Provided entries:
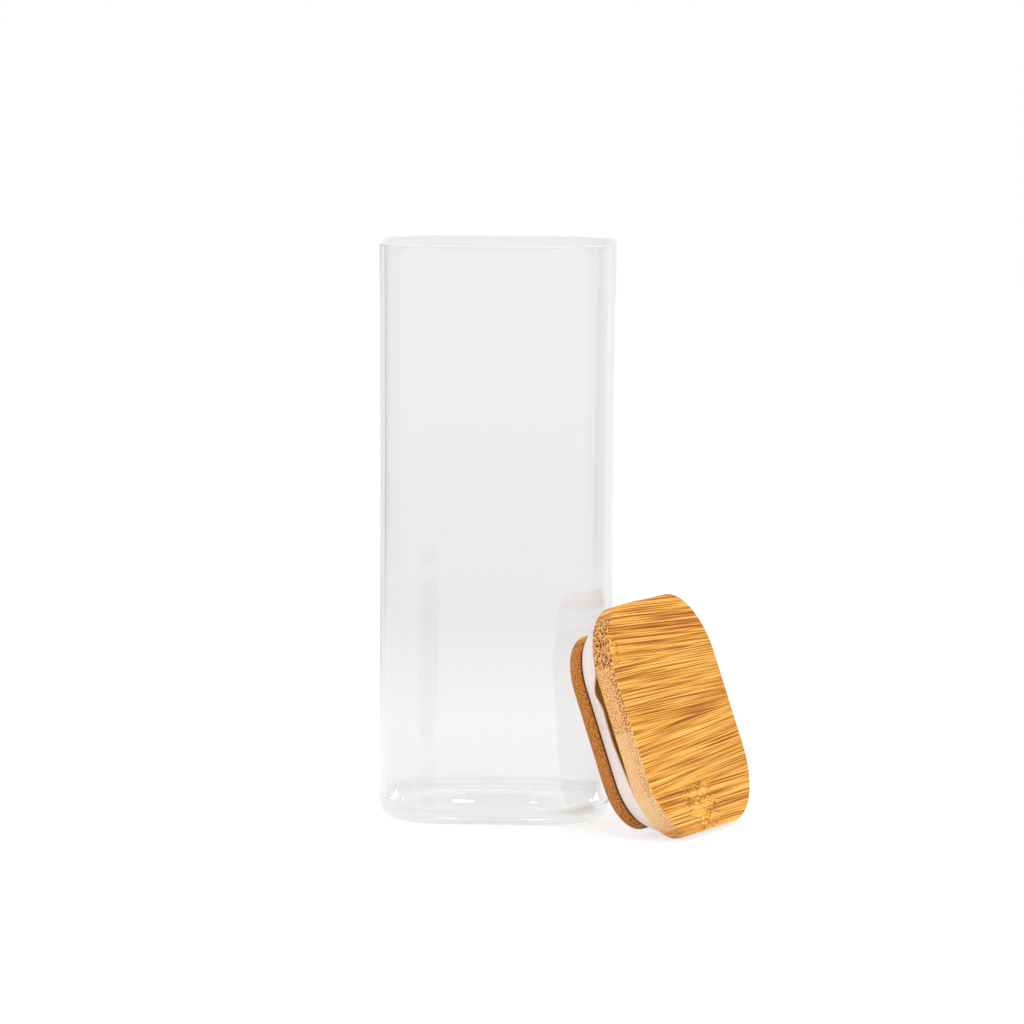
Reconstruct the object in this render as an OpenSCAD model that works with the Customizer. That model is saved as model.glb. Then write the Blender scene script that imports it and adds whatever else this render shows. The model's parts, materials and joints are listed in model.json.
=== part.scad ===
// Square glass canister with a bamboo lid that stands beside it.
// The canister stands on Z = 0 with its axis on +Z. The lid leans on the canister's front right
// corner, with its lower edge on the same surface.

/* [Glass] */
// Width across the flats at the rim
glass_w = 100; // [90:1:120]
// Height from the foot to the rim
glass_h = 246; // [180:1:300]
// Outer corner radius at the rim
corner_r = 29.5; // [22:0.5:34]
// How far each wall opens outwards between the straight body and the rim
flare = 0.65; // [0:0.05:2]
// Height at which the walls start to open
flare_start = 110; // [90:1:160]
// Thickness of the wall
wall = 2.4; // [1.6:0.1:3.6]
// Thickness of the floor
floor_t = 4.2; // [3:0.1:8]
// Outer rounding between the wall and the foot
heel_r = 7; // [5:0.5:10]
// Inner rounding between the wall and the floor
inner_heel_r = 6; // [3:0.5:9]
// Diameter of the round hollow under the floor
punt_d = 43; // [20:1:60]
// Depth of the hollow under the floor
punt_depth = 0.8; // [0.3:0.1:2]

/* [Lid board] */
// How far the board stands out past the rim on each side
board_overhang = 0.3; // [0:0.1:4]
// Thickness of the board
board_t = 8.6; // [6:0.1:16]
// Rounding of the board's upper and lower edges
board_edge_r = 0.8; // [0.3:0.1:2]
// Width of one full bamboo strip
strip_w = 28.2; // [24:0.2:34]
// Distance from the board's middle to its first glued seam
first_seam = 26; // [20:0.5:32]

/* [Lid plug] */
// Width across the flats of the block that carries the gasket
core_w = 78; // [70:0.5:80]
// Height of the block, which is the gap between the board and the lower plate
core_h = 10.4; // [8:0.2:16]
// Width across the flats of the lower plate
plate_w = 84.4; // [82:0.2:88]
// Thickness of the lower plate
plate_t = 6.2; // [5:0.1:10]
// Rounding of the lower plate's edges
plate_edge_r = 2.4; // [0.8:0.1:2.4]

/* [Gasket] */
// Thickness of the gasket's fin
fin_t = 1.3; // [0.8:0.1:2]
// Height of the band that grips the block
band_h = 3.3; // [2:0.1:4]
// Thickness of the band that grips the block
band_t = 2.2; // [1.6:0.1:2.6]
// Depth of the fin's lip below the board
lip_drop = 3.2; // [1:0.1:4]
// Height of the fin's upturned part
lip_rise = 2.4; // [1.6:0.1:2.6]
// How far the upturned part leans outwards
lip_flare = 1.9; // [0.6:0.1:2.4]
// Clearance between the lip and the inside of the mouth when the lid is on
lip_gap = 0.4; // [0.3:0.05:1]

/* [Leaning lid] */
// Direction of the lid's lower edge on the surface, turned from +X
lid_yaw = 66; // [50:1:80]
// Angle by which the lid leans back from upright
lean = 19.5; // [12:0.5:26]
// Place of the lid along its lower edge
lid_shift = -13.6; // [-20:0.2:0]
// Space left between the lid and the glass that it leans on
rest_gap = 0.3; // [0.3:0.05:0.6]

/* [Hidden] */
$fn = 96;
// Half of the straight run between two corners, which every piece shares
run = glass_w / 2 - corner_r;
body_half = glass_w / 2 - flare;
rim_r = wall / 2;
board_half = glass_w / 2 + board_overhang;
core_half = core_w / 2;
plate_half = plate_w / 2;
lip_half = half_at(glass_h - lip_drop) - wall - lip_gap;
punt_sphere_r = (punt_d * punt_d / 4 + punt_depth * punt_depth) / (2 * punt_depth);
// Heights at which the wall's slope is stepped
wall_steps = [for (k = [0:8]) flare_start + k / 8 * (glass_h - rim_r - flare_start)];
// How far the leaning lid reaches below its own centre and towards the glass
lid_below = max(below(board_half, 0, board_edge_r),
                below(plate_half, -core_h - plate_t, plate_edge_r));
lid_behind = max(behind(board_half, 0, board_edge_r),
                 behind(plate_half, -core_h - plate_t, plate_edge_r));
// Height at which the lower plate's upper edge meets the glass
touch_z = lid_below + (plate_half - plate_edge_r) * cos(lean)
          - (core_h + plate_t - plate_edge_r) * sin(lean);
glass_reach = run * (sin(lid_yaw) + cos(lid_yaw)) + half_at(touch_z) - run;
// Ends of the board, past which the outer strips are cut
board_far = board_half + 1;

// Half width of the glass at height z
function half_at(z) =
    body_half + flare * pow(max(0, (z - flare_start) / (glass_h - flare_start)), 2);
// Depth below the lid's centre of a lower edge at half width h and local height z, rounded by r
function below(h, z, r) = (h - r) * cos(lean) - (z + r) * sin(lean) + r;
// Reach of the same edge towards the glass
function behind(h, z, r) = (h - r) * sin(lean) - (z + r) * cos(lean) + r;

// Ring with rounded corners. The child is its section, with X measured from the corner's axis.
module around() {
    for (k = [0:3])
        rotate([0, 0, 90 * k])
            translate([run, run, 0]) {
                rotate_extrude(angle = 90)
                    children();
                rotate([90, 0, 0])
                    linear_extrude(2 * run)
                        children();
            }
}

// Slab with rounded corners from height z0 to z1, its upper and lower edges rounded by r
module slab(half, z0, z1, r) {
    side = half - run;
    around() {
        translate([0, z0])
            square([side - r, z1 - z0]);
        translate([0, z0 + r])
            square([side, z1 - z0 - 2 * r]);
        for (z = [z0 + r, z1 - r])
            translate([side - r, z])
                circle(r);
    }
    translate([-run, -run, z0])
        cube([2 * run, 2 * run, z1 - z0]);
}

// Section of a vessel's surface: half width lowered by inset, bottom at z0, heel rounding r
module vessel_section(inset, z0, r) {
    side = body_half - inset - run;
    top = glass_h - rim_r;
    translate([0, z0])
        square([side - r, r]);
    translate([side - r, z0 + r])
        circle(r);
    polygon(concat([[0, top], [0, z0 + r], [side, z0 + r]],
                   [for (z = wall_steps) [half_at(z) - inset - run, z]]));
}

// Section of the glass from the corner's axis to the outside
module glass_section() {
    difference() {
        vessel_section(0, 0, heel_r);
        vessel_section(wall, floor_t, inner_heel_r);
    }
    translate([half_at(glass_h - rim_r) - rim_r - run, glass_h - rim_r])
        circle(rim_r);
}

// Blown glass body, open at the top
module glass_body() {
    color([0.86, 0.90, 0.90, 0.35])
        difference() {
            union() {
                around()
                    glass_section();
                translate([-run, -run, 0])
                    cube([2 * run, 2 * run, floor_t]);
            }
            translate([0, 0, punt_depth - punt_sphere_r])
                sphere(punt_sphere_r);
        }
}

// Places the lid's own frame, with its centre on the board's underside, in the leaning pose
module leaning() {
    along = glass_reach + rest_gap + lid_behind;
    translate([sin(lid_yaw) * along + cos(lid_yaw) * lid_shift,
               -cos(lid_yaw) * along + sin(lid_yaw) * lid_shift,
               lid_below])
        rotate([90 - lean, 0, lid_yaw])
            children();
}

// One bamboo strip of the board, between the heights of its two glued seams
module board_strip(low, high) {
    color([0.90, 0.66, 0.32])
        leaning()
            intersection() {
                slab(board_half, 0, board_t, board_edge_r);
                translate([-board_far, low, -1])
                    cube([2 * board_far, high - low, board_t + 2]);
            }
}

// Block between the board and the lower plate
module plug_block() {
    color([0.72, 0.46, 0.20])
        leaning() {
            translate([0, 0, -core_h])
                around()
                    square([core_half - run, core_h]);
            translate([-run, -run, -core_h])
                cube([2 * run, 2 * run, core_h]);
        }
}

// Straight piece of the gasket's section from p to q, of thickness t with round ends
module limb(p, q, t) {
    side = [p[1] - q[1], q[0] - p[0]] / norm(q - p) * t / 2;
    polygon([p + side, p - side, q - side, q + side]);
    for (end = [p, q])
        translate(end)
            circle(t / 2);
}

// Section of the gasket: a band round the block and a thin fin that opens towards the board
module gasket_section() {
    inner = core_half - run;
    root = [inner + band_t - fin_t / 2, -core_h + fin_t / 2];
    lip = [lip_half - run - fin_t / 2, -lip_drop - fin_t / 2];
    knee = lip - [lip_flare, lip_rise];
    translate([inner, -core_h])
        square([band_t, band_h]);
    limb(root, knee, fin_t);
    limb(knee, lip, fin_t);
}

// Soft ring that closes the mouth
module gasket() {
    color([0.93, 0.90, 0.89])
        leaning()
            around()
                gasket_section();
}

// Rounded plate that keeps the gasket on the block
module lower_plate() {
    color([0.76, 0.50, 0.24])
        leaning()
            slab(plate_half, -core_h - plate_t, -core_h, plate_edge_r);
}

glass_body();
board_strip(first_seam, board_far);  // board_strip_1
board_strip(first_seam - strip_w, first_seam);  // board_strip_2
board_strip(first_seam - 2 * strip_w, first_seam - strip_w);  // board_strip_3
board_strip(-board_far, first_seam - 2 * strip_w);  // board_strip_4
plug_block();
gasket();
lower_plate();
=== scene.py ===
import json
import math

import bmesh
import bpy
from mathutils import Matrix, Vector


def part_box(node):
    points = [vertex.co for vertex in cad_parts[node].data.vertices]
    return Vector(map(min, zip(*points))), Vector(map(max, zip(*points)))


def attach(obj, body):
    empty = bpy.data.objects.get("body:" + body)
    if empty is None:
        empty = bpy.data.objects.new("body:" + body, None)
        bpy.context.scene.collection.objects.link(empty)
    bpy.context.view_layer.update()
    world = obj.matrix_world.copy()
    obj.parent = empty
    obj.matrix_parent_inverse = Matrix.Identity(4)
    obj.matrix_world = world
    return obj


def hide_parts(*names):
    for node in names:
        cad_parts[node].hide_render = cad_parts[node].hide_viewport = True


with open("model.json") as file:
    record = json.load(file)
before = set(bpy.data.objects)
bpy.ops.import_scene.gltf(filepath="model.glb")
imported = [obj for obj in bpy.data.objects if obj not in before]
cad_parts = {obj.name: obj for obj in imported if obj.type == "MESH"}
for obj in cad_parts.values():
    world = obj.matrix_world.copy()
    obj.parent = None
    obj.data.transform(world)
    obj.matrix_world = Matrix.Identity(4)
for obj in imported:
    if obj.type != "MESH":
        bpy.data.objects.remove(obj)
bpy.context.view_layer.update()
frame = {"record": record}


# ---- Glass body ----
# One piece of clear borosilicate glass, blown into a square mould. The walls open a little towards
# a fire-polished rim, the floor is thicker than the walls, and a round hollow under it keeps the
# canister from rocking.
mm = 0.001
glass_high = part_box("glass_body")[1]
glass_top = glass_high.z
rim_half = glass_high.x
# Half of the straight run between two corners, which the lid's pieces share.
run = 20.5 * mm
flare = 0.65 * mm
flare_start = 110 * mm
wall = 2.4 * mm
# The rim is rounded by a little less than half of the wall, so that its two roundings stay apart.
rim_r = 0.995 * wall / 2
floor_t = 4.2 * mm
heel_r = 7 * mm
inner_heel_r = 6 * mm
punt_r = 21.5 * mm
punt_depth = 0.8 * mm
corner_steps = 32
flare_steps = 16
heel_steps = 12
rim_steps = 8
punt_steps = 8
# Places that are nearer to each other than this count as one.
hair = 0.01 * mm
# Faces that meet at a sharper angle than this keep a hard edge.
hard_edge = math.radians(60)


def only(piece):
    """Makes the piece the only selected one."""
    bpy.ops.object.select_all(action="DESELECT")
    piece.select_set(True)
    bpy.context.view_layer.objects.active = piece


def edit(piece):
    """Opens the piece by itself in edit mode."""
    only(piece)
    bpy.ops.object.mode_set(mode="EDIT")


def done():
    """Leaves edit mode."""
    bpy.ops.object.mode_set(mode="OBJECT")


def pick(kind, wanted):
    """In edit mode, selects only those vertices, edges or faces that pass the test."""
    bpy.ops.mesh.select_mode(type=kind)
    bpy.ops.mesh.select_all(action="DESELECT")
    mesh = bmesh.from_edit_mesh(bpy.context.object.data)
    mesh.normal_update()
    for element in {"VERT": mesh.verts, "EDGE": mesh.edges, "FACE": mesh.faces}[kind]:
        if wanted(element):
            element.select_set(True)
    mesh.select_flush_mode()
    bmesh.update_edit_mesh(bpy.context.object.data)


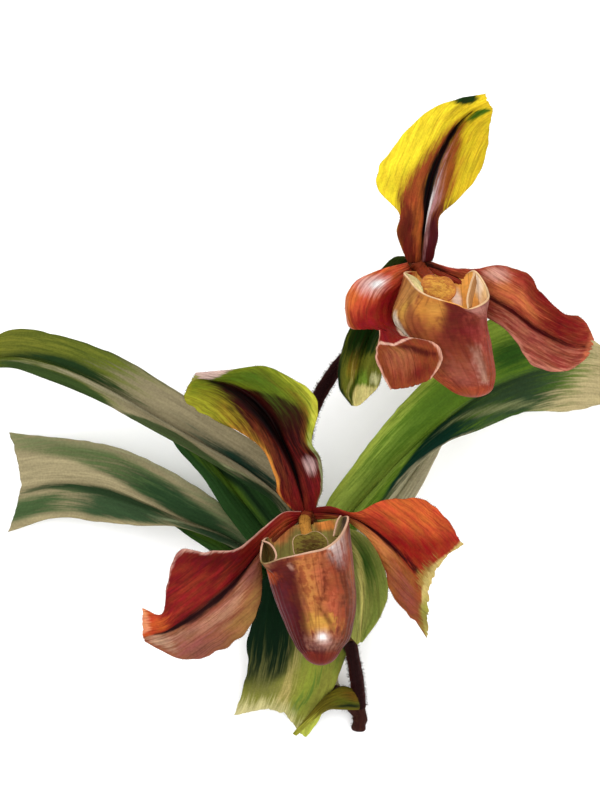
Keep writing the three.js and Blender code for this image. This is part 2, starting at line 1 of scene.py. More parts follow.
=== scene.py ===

Directions: Exactly as written, quote the lines from the one that has "glass_body();" down to the one that has "if empty is", and include both.

Problem solution:
glass_body();
board_strip(first_seam, board_far);  // board_strip_1
board_strip(first_seam - strip_w, first_seam);  // board_strip_2
board_strip(first_seam - 2 * strip_w, first_seam - strip_w);  // board_strip_3
board_strip(-board_far, first_seam - 2 * strip_w);  // board_strip_4
plug_block();
gasket();
lower_plate();
=== scene.py ===
import json
import math

import bmesh
import bpy
from mathutils import Matrix, Vector


def part_box(node):
    points = [vertex.co for vertex in cad_parts[node].data.vertices]
    return Vector(map(min, zip(*points))), Vector(map(max, zip(*points)))


def attach(obj, body):
    empty = bpy.data.objects.get("body:" + body)
    if empty is None:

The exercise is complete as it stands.